At present, operators are sometimes required to move containers between different terminals using roadways to support the transshipment operations. The consolidation will eliminate the need for inter-terminal movement of containers and ease congestion on the roads. This will mean faster movement of cargo and reduced operational costs.
The project’s prospects have been brightened by expanding industrial activity in Tuas.
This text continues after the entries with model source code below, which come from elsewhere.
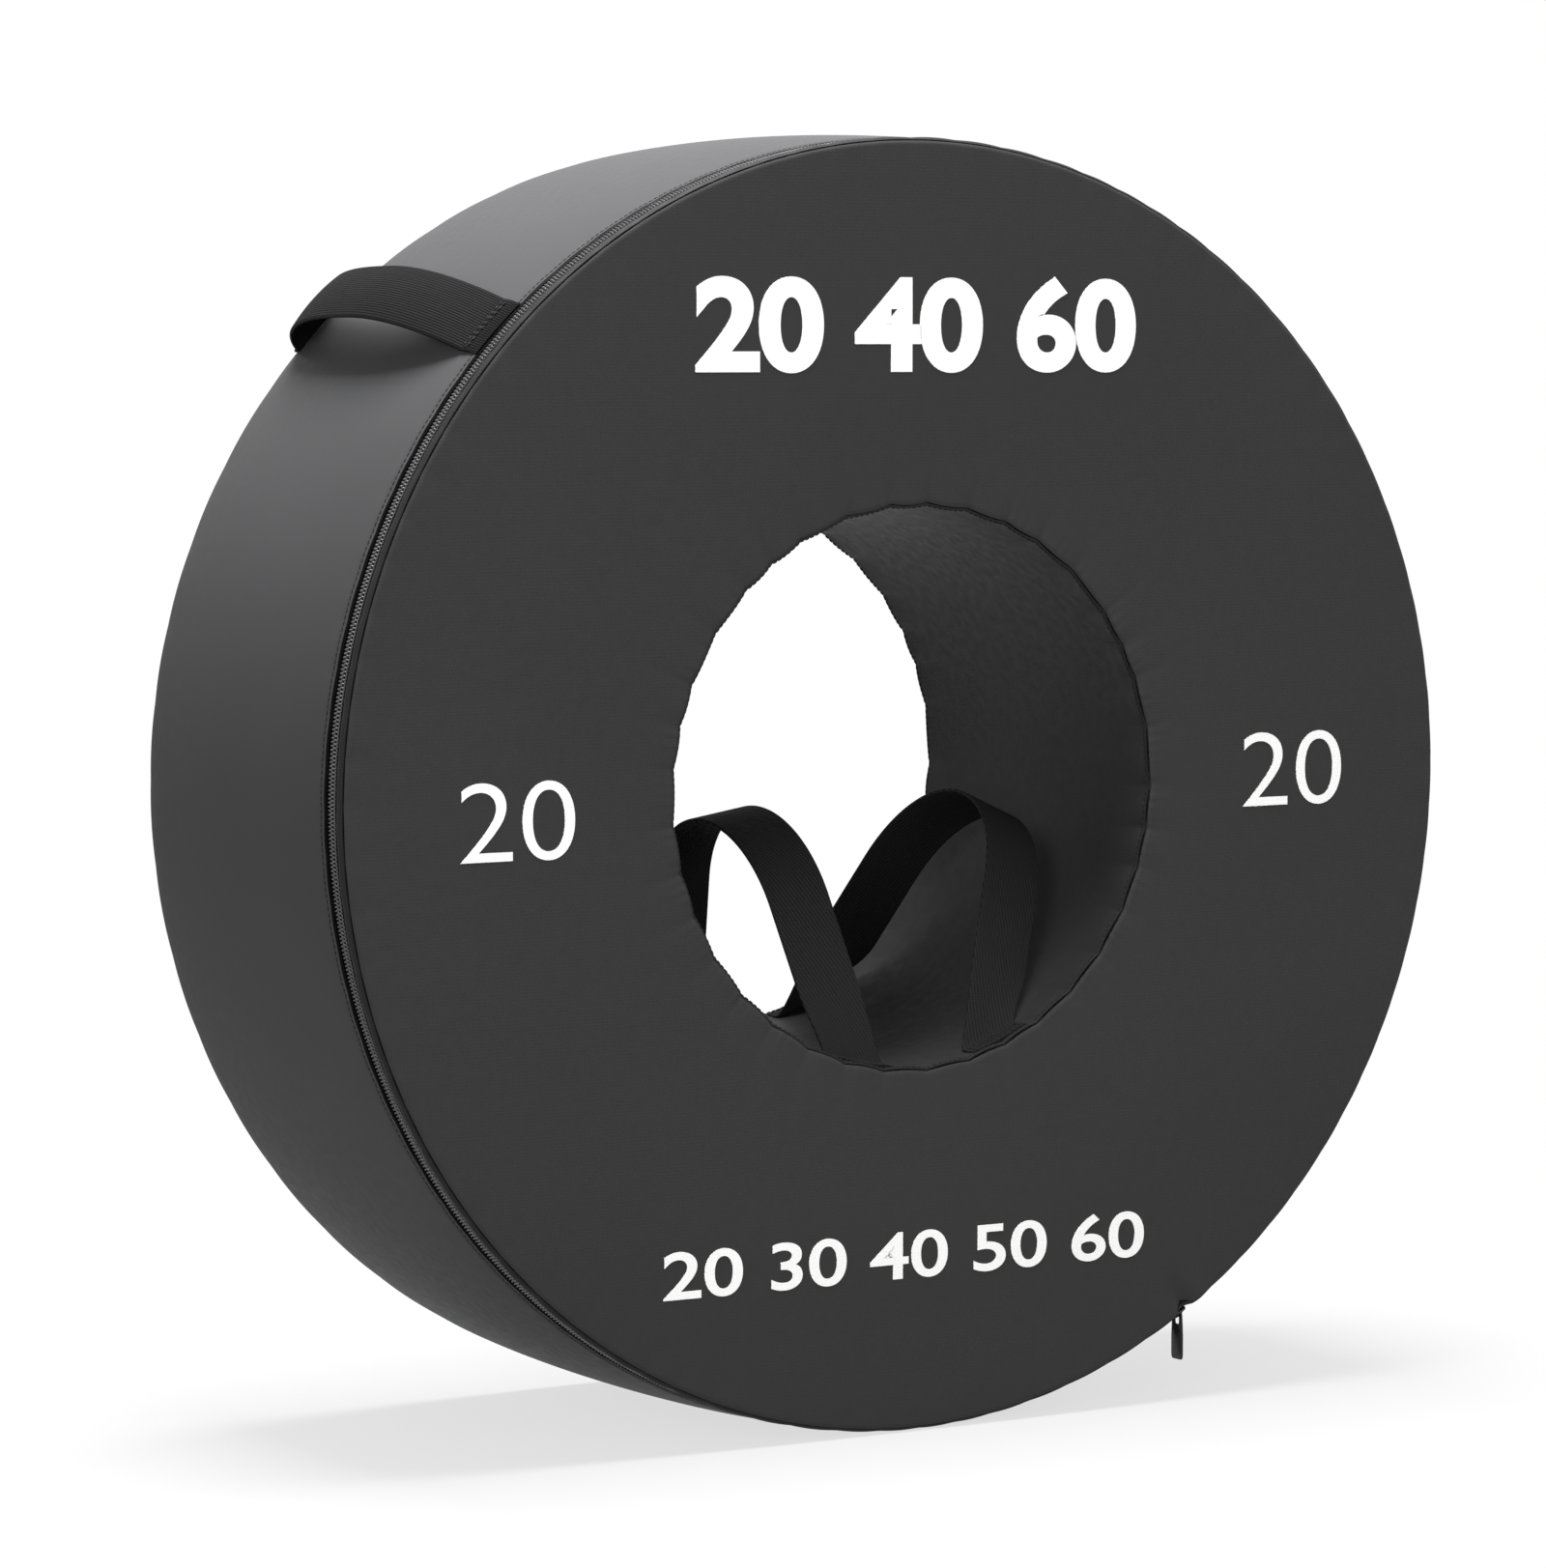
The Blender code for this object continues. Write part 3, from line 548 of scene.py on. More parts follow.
def lengths(radius, along):
    """Distance run along a profile, at each of its points and back at its first."""
    steps = np.hypot(np.diff(radius, append=radius[0]), np.diff(along, append=along[0]))
    return np.concatenate([[0.0], np.cumsum(steps)])


def run_along(*lines):
    """Distance run along an open path at each of its points, from its coordinates."""
    steps = np.sqrt(sum(np.diff(line) ** 2 for line in lines))
    return np.concatenate([[0.0], np.cumsum(steps)])


def add_ring(surface, radius, along, count=720, start=None, end=None, out=None, back=None,
             press=False):
    """Turn a closed profile round the axis, or from start to end with closed ends.

    out and back move each point away from the axis and along it. Each is a function of the
    angles and of the profile's radius and place. press keeps the ring above the floor.
    """
    whole = start is None
    if whole:
        angles = np.arange(count) * TURN / count
        measure = np.arange(count + 1) * TURN / count
    else:
        angles = np.linspace(start, end, count)
        measure = angles
    angle, rad = np.meshgrid(angles, radius, indexing="ij")
    _, lie = np.meshgrid(angles, along, indexing="ij")
    more = out(angle, rad, lie) if out else 0.0
    shift = back(angle, rad, lie) if back else 0.0
    points = turned(rad + more, lie + shift, angle)
    if press:
        points = pressed(points, np.maximum(0.0, skin(lie) - rad))
    u, v = np.meshgrid(measure * float(np.mean(radius)), lengths(radius, along), indexing="ij")
    surface.grid(points, np.stack([u, v], axis=-1), round_rows=whole, round_columns=True)
    if not whole:
        for row in (points[0], points[-1]):
            middle = np.broadcast_to(row.mean(axis=0), row.shape)
            surface.grid(np.stack([row, middle]), round_columns=True)


def arc(centre_radius, centre_along, radius, start, end, count):
    """Points of an arc in the profile plane, from one angle in degrees to another."""
    angle = np.radians(np.linspace(start, end, count))
    return centre_radius + radius * np.cos(angle), centre_along + radius * np.sin(angle)


def bore_gather(angle, side):
    """How far the bore's edge is drawn in towards the axis between its stitches."""
    scallop = bpy.context.scene.tackle_wheel_sizes.scallop
    return scallop * gathers(angle, BORE_GATHERS, 11 + side)


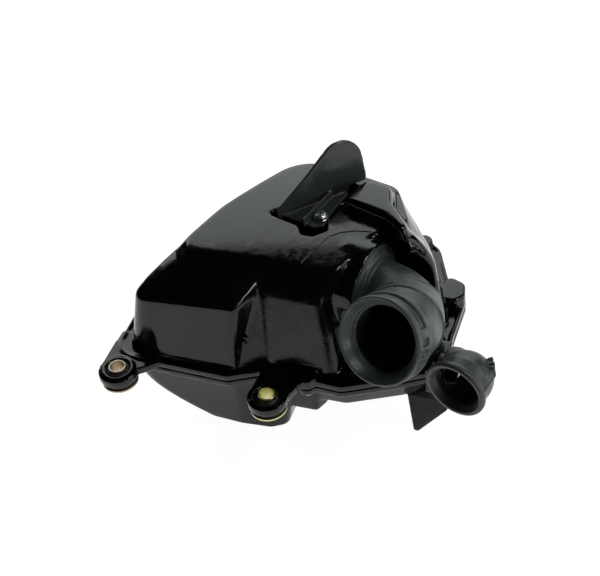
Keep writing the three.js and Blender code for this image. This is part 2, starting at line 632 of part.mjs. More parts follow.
const assembly = new THREE.Group();
assembly.add(
  piece('housing', makeHousing(), 'plastic'),
  piece('cover', makeCover(), 'plastic'),
  piece('cover_gasket', makeGasket(), 'rubber'),
  piece('filter_foam', makeFoam(), 'foam'),
  piece('filter_grid', makeGrid(), 'plastic'),
  piece('carburettor_boot', makeBoot(), 'rubber'),
  piece('boot_ring', makeBootRing(), 'steel'),
  piece('snorkel', makeSnorkel(), 'rubber'),
  piece('splash_guard', makeGuard(), 'plastic'),
  piece('guard_washer', makeGuardWasher(), 'steel'),
  piece('guard_screw', makeGuardScrew(), 'steel'),
  piece('lower_deflector', makeDeflector(), 'plastic'),
);
for (const [side, x, metal] of [['right', 0, 'zinc'], ['left', -LUG_SPACING, 'steel']]) {
  assembly.add(
    piece(`grommet_${side}`, makeGrommet(x), 'rubber'),
    piece(`bush_sleeve_${side}`, makeSleeve(x), metal),
    piece(`bush_washer_${side}`, makeBushWasher(x), metal),
  );
}
COVER_SCREWS.forEach((place, i) => {
  assembly.add(piece(`cover_screw_${i + 1}`, coverScrew(place), 'steel'));
});
DEFLECTOR_SCREWS.forEach((place, i) => {
  assembly.add(piece(`deflector_screw_${i + 1}`, deflectorScrew(place), 'steel'));
});

// The origin moves to the middle of the underside.
const extent = new THREE.Box3().setFromObject(assembly);
const middle = extent.getCenter(new THREE.Vector3());
assembly.position.set(-middle.x, -middle.y, -extent.min.z);

export default new THREE.Group().add(assembly);
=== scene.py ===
"""Air filter housing of a small scooter engine, finished over its CAD frame.

Shapes are laid out in millimetres from the centre of the right lug's hole on the flange's top
face, with +X to the right, +Y to the back and +Z up, and then moved into the frame in metres.
"""

import math

import bmesh
import bpy
from mathutils import Matrix, Vector, noise
from mathutils.bvhtree import BVHTree
from mathutils.geometry import tessellate_polygon


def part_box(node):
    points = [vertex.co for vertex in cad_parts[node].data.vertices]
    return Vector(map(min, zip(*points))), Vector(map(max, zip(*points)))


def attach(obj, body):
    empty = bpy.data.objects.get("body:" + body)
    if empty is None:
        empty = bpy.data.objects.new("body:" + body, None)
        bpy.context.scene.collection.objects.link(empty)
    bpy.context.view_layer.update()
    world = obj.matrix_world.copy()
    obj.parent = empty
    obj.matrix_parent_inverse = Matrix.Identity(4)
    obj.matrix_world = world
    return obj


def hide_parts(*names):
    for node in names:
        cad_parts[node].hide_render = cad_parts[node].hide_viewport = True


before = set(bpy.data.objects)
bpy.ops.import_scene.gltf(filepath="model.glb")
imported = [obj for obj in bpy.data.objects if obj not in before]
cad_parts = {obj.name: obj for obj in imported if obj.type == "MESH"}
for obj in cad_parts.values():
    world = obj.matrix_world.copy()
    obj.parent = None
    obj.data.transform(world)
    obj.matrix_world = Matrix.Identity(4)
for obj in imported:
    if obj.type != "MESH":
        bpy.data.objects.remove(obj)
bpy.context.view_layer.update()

# ---------------------------------------------------------------- driving dimensions

WALL = 2.5
RECESS_WALL = 6
GAP = 0.3
ARC_STEPS = 9
LUG_SPACING = 92
LUG_THICK = 5
LUG_RADIUS = 11.5
SLEEVE_TOP = 2.3
FLANGE_THICK = 4
RIM_TOP = -FLANGE_THICK - GAP
RIM_LOW = RIM_TOP - 4
SEAT_DEPTH = 1.5
SHOULDER_Z = 40
CREST_Z = 60
DUCT_Z = 68.5
COVER_FLOOR_Z = -46
BOWL_WAIST_Z = -25
SIDE_FLOOR_Z = -26
SUMP_FLOOR_Z = -32.5
POCKET_FLOOR_Z = 47
GUARD_FOOT_Z = 56
SCREW_BOSS = 6
SCREW_HOLE = 2.2
FIN_THICK = 2
WASHER_THICK = 0.8
EAR_TOP = 7
SNORKEL_WALL_X = 93
SNORKEL_WALL_Y = 27
SNORKEL_WALL_TOP = 13.5
SOFT_PASSES = 48
DOME_DROP = 2.2
UP = Vector((0, 0, 1))
OUT = Vector((1, 0, 0))

PORT = Vector((46.5, 66, 33))
PORT_AXIS = Vector((math.cos(0.227), -math.sin(0.227), 0))
PORT_RADIUS = 21.5
MOUTH = Vector((64, 12, 45))
MOUTH_AXIS = Vector((-0.24, -0.87, 0.43)).normalized()
MOUTH_RADIUS = 25
BOOT_RADIUS = 22.5
BOOT_BORE = 19.5
BOOT_ROOM = 3

SNORKEL_MOUTH = Vector((103, 16, 13))
SNORKEL_AXIS = Vector((-0.29, -0.957, 0)).normalized()
SNORKEL_BEND = Vector((106.5, 27.5, 12))
SNORKEL_PORT = Vector((93, 38, 6))
SNORKEL_NECK = 8.5

GUARD_LENGTH = 58
GUARD_HEIGHT = 30
GUARD_CURL = 0.004
DEFLECTOR_LEAN = -0.45
DEFLECTOR_SCREWS = [(71, 50.5), (82, 50.5)]
GUARD_START = Vector((-18, 85, CREST_Z + 1))
GUARD_SCREW = Vector((8, 88, GUARD_FOOT_Z + FIN_THICK + GAP))

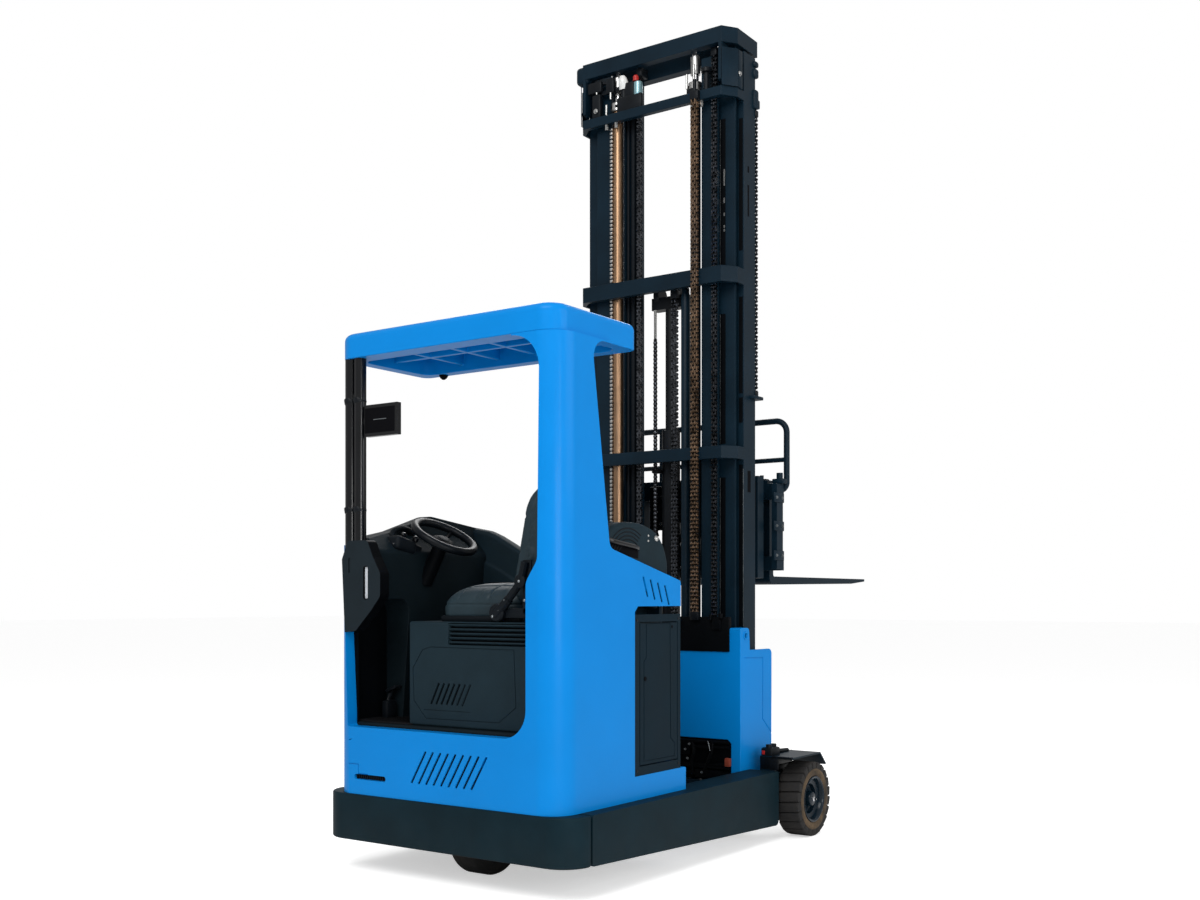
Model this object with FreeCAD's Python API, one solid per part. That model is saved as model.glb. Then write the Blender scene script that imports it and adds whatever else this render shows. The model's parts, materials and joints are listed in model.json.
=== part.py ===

Among the new developments are Sembcorp Marine’s plans to relocate its shipyards at Tuas by 2024, the recent commissioning of the Hyflux desalination plant, the proposed development of a Lube Park at the Tuas industrial complex and the setting up of import, export and storage facilities for other industrial plants in Tuas.
The way forward
According to Fock Siew Wah, group chairman, PSA International, “The year 2015 will likely prove as challenging, if not more so, as the previous year. More mega container ships will come into service. Some shipping lines, which previously operated independently, have begun to work in alliance arrangements which are unprecedented in scale. There is also continuing concern over surplus shipping capacity, putting pressure on freight rates.” The shipping industry in general has yet to recover from overcapacity in tonnage and the downward trend in international trade since the 2008 global financial crisis.
Although PSA ST recognises the difficulties ahead, it is bullish about its future. The confidence is not misplaced, given the company’s strong operational performance, capacity augmentation plans, and the group company’s (PSA International) strong past experience and expertise. However, it still cannot consider itself immune to the difficult trade environment that will continue to put a downward pressure on its future performance. Going ahead, it will be interesting to see how the company navigates its way through the challenging global environment.